Exercise brief
Write each line out again exactly as written.

Extracted records
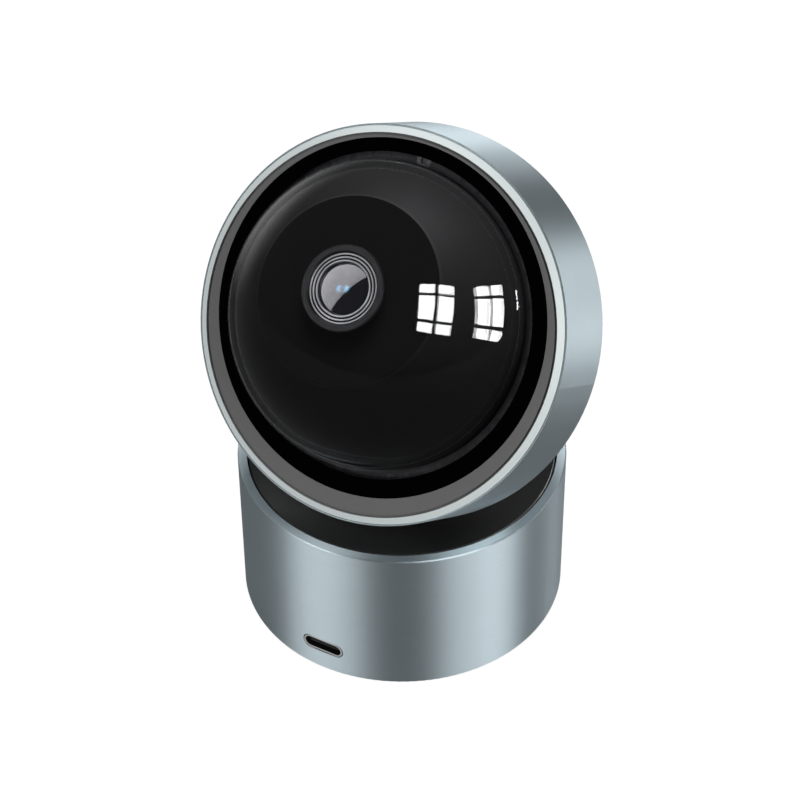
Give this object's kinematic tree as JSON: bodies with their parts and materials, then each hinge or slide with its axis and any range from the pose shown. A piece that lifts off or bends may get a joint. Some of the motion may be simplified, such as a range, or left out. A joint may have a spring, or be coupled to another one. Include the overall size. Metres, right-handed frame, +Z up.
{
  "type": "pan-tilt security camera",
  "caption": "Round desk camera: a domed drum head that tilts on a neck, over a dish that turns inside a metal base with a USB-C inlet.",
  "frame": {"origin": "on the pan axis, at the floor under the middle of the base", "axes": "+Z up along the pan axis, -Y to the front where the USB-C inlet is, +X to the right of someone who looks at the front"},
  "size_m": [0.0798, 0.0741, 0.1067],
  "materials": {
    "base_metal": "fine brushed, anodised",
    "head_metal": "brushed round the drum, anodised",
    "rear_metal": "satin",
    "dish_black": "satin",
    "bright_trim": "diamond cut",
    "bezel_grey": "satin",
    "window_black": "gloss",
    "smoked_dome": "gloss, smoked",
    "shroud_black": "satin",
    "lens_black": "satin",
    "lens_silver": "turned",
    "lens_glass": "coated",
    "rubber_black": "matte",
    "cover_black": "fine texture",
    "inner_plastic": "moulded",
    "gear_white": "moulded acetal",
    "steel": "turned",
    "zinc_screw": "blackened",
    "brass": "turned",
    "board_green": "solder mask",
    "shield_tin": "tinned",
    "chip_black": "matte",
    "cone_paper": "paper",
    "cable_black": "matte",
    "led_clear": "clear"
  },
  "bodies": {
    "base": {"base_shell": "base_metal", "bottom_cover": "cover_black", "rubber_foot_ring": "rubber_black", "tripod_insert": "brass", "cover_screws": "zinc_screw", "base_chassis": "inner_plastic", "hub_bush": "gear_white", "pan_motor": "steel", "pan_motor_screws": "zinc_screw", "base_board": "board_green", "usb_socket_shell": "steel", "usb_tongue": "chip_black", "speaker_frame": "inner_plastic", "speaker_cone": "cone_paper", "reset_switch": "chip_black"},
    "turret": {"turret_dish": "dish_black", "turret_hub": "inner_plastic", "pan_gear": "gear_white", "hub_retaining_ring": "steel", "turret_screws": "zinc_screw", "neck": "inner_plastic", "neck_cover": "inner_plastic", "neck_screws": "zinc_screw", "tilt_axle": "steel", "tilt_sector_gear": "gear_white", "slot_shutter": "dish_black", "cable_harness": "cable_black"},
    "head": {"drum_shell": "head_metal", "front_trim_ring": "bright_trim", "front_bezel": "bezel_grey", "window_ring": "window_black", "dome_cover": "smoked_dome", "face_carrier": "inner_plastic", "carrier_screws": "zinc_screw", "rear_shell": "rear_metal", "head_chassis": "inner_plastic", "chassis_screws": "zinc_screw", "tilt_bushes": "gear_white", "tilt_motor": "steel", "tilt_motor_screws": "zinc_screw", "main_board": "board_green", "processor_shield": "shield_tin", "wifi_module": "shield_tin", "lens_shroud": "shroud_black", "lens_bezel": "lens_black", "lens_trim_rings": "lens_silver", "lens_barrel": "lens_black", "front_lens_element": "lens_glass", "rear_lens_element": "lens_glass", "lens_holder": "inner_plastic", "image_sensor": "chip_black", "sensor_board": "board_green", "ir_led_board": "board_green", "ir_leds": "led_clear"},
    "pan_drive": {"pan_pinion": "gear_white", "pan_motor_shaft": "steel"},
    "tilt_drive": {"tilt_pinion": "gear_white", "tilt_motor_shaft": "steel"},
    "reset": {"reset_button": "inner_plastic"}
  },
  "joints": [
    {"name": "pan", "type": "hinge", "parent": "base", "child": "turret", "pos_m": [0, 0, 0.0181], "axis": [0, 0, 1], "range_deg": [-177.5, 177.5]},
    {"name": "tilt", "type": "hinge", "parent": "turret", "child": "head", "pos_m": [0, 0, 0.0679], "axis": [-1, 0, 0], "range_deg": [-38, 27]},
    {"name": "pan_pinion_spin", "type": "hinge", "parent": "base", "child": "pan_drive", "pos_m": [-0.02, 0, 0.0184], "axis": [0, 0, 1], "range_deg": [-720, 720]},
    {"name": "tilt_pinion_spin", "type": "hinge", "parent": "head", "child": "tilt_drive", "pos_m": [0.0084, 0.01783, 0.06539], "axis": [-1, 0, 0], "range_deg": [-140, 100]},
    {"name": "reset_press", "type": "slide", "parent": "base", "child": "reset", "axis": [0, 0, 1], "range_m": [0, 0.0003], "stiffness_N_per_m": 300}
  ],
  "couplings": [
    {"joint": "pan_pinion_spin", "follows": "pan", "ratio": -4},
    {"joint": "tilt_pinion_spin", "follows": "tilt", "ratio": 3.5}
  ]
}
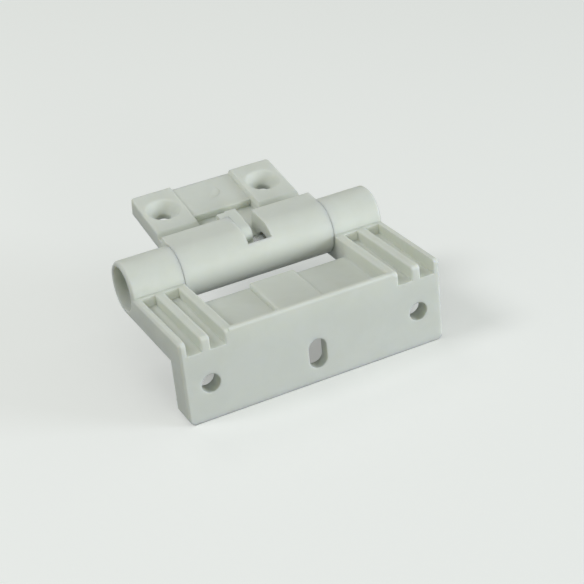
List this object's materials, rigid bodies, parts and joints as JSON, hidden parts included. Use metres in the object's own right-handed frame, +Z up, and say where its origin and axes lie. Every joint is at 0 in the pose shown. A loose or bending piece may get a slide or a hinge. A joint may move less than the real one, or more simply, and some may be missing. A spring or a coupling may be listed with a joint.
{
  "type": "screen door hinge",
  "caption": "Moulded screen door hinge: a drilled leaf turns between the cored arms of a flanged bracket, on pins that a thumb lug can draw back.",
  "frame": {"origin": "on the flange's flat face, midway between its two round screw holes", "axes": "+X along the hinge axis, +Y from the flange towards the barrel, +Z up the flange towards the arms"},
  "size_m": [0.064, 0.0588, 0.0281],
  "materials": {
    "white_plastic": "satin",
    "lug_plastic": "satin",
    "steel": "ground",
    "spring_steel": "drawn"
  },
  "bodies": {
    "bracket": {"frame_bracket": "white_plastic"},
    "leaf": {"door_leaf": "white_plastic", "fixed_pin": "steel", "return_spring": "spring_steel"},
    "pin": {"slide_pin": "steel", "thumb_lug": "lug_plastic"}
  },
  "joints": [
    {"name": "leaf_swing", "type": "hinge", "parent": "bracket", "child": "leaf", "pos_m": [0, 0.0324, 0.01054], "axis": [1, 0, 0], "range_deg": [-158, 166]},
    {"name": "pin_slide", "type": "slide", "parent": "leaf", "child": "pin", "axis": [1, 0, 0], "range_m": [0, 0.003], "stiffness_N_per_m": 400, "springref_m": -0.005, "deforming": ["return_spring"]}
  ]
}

Full response
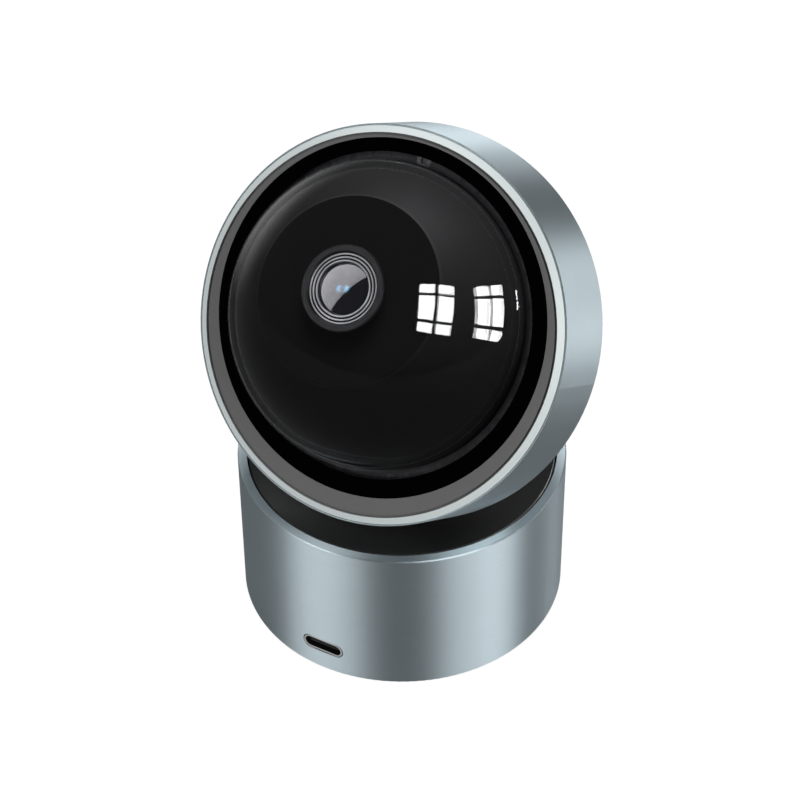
Give this object's kinematic tree as JSON: bodies with their parts and materials, then each hinge or slide with its axis and any range from the pose shown. A piece that lifts off or bends may get a joint. Some of the motion may be simplified, such as a range, or left out. A joint may have a spring, or be coupled to another one. Include the overall size. Metres, right-handed frame, +Z up.
{
  "type": "pan-tilt security camera",
  "caption": "Round desk camera: a domed drum head that tilts on a neck, over a dish that turns inside a metal base with a USB-C inlet.",
  "frame": {"origin": "on the pan axis, at the floor under the middle of the base", "axes": "+Z up along the pan axis, -Y to the front where the USB-C inlet is, +X to the right of someone who looks at the front"},
  "size_m": [0.0798, 0.0741, 0.1067],
  "materials": {
    "base_metal": "fine brushed, anodised",
    "head_metal": "brushed round the drum, anodised",
    "rear_metal": "satin",
    "dish_black": "satin",
    "bright_trim": "diamond cut",
    "bezel_grey": "satin",
    "window_black": "gloss",
    "smoked_dome": "gloss, smoked",
    "shroud_black": "satin",
    "lens_black": "satin",
    "lens_silver": "turned",
    "lens_glass": "coated",
    "rubber_black": "matte",
    "cover_black": "fine texture",
    "inner_plastic": "moulded",
    "gear_white": "moulded acetal",
    "steel": "turned",
    "zinc_screw": "blackened",
    "brass": "turned",
    "board_green": "solder mask",
    "shield_tin": "tinned",
    "chip_black": "matte",
    "cone_paper": "paper",
    "cable_black": "matte",
    "led_clear": "clear"
  },
  "bodies": {
    "base": {"base_shell": "base_metal", "bottom_cover": "cover_black", "rubber_foot_ring": "rubber_black", "tripod_insert": "brass", "cover_screws": "zinc_screw", "base_chassis": "inner_plastic", "hub_bush": "gear_white", "pan_motor": "steel", "pan_motor_screws": "zinc_screw", "base_board": "board_green", "usb_socket_shell": "steel", "usb_tongue": "chip_black", "speaker_frame": "inner_plastic", "speaker_cone": "cone_paper", "reset_switch": "chip_black"},
    "turret": {"turret_dish": "dish_black", "turret_hub": "inner_plastic", "pan_gear": "gear_white", "hub_retaining_ring": "steel", "turret_screws": "zinc_screw", "neck": "inner_plastic", "neck_cover": "inner_plastic", "neck_screws": "zinc_screw", "tilt_axle": "steel", "tilt_sector_gear": "gear_white", "slot_shutter": "dish_black", "cable_harness": "cable_black"},
    "head": {"drum_shell": "head_metal", "front_trim_ring": "bright_trim", "front_bezel": "bezel_grey", "window_ring": "window_black", "dome_cover": "smoked_dome", "face_carrier": "inner_plastic", "carrier_screws": "zinc_screw", "rear_shell": "rear_metal", "head_chassis": "inner_plastic", "chassis_screws": "zinc_screw", "tilt_bushes": "gear_white", "tilt_motor": "steel", "tilt_motor_screws": "zinc_screw", "main_board": "board_green", "processor_shield": "shield_tin", "wifi_module": "shield_tin", "lens_shroud": "shroud_black", "lens_bezel": "lens_black", "lens_trim_rings": "lens_silver", "lens_barrel": "lens_black", "front_lens_element": "lens_glass", "rear_lens_element": "lens_glass", "lens_holder": "inner_plastic", "image_sensor": "chip_black", "sensor_board": "board_green", "ir_led_board": "board_green", "ir_leds": "led_clear"},
    "pan_drive": {"pan_pinion": "gear_white", "pan_motor_shaft": "steel"},
    "tilt_drive": {"tilt_pinion": "gear_white", "tilt_motor_shaft": "steel"},
    "reset": {"reset_button": "inner_plastic"}
  },
  "joints": [
    {"name": "pan", "type": "hinge", "parent": "base", "child": "turret", "pos_m": [0, 0, 0.0181], "axis": [0, 0, 1], "range_deg": [-177.5, 177.5]},
    {"name": "tilt", "type": "hinge", "parent": "turret", "child": "head", "pos_m": [0, 0, 0.0679], "axis": [-1, 0, 0], "range_deg": [-38, 27]},
    {"name": "pan_pinion_spin", "type": "hinge", "parent": "base", "child": "pan_drive", "pos_m": [-0.02, 0, 0.0184], "axis": [0, 0, 1], "range_deg": [-720, 720]},
    {"name": "tilt_pinion_spin", "type": "hinge", "parent": "head", "child": "tilt_drive", "pos_m": [0.0084, 0.01783, 0.06539], "axis": [-1, 0, 0], "range_deg": [-140, 100]},
    {"name": "reset_press", "type": "slide", "parent": "base", "child": "reset", "axis": [0, 0, 1], "range_m": [0, 0.0003], "stiffness_N_per_m": 300}
  ],
  "couplings": [
    {"joint": "pan_pinion_spin", "follows": "pan", "ratio": -4},
    {"joint": "tilt_pinion_spin", "follows": "tilt", "ratio": 3.5}
  ]
}
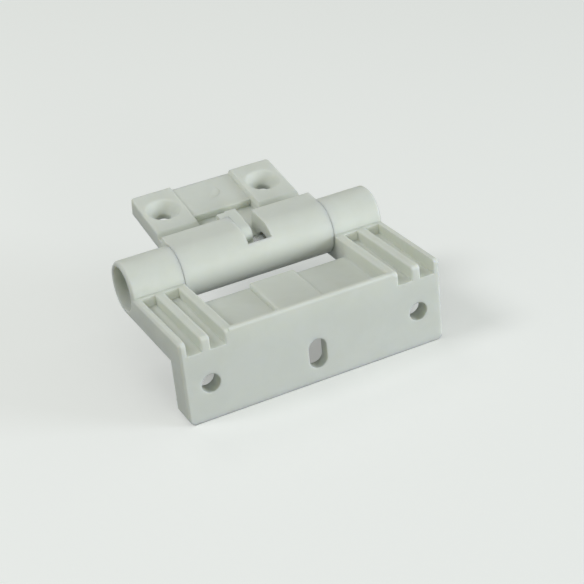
List this object's materials, rigid bodies, parts and joints as JSON, hidden parts included. Use metres in the object's own right-handed frame, +Z up, and say where its origin and axes lie. Every joint is at 0 in the pose shown. A loose or bending piece may get a slide or a hinge. A joint may move less than the real one, or more simply, and some may be missing. A spring or a coupling may be listed with a joint.
{
  "type": "screen door hinge",
  "caption": "Moulded screen door hinge: a drilled leaf turns between the cored arms of a flanged bracket, on pins that a thumb lug can draw back.",
  "frame": {"origin": "on the flange's flat face, midway between its two round screw holes", "axes": "+X along the hinge axis, +Y from the flange towards the barrel, +Z up the flange towards the arms"},
  "size_m": [0.064, 0.0588, 0.0281],
  "materials": {
    "white_plastic": "satin",
    "lug_plastic": "satin",
    "steel": "ground",
    "spring_steel": "drawn"
  },
  "bodies": {
    "bracket": {"frame_bracket": "white_plastic"},
    "leaf": {"door_leaf": "white_plastic", "fixed_pin": "steel", "return_spring": "spring_steel"},
    "pin": {"slide_pin": "steel", "thumb_lug": "lug_plastic"}
  },
  "joints": [
    {"name": "leaf_swing", "type": "hinge", "parent": "bracket", "child": "leaf", "pos_m": [0, 0.0324, 0.01054], "axis": [1, 0, 0], "range_deg": [-158, 166]},
    {"name": "pin_slide", "type": "slide", "parent": "leaf", "child": "pin", "axis": [1, 0, 0], "range_m": [0, 0.003], "stiffness_N_per_m": 400, "springref_m": -0.005, "deforming": ["return_spring"]}
  ]
}